> **Stated problem**
Select each line where the word "scene" appears.

=== Material ===

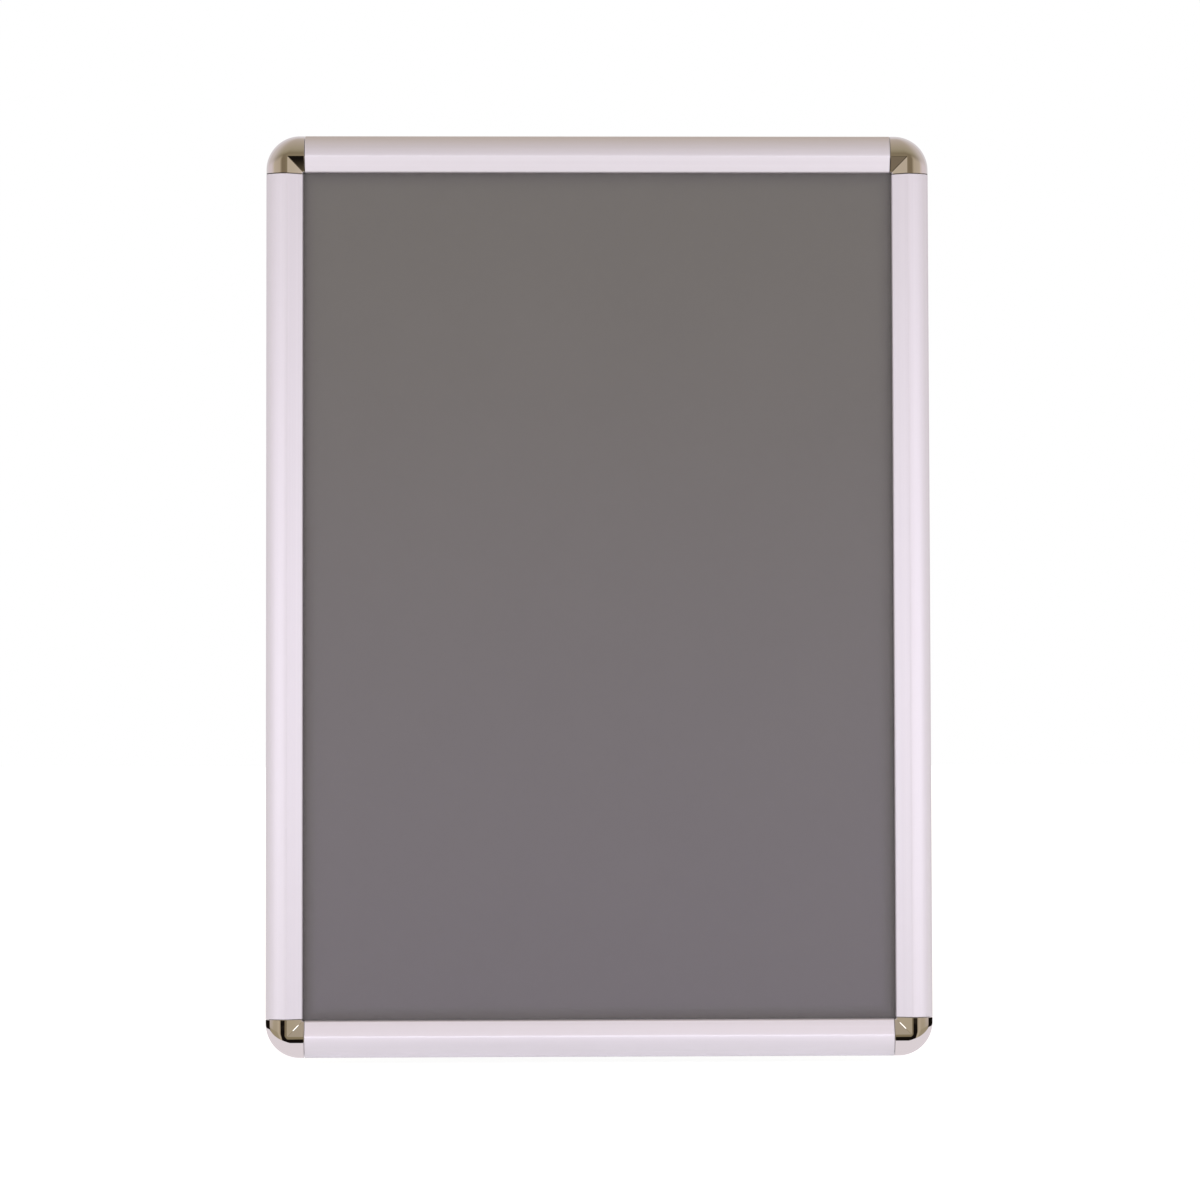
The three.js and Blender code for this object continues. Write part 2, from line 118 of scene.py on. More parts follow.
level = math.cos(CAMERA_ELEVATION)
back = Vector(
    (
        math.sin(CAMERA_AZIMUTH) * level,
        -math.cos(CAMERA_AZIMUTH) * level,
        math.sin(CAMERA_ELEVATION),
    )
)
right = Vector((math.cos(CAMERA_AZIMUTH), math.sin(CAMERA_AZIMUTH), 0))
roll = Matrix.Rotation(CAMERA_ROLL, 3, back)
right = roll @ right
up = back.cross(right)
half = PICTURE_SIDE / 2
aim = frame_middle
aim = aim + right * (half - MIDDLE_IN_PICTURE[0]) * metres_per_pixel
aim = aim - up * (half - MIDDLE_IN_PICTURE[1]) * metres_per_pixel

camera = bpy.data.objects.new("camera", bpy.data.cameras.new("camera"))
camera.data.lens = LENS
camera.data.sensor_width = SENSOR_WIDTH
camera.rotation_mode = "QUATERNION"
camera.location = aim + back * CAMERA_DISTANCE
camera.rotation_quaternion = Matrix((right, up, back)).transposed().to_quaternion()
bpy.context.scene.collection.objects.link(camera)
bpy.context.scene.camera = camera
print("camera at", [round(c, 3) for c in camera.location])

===

> **Exercise solution**
The three.js and Blender code for this object continues. Write part 2, from line 118 of scene.py on. More parts follow.
bpy.context.scene.collection.objects.link(camera)
bpy.context.scene.camera = camera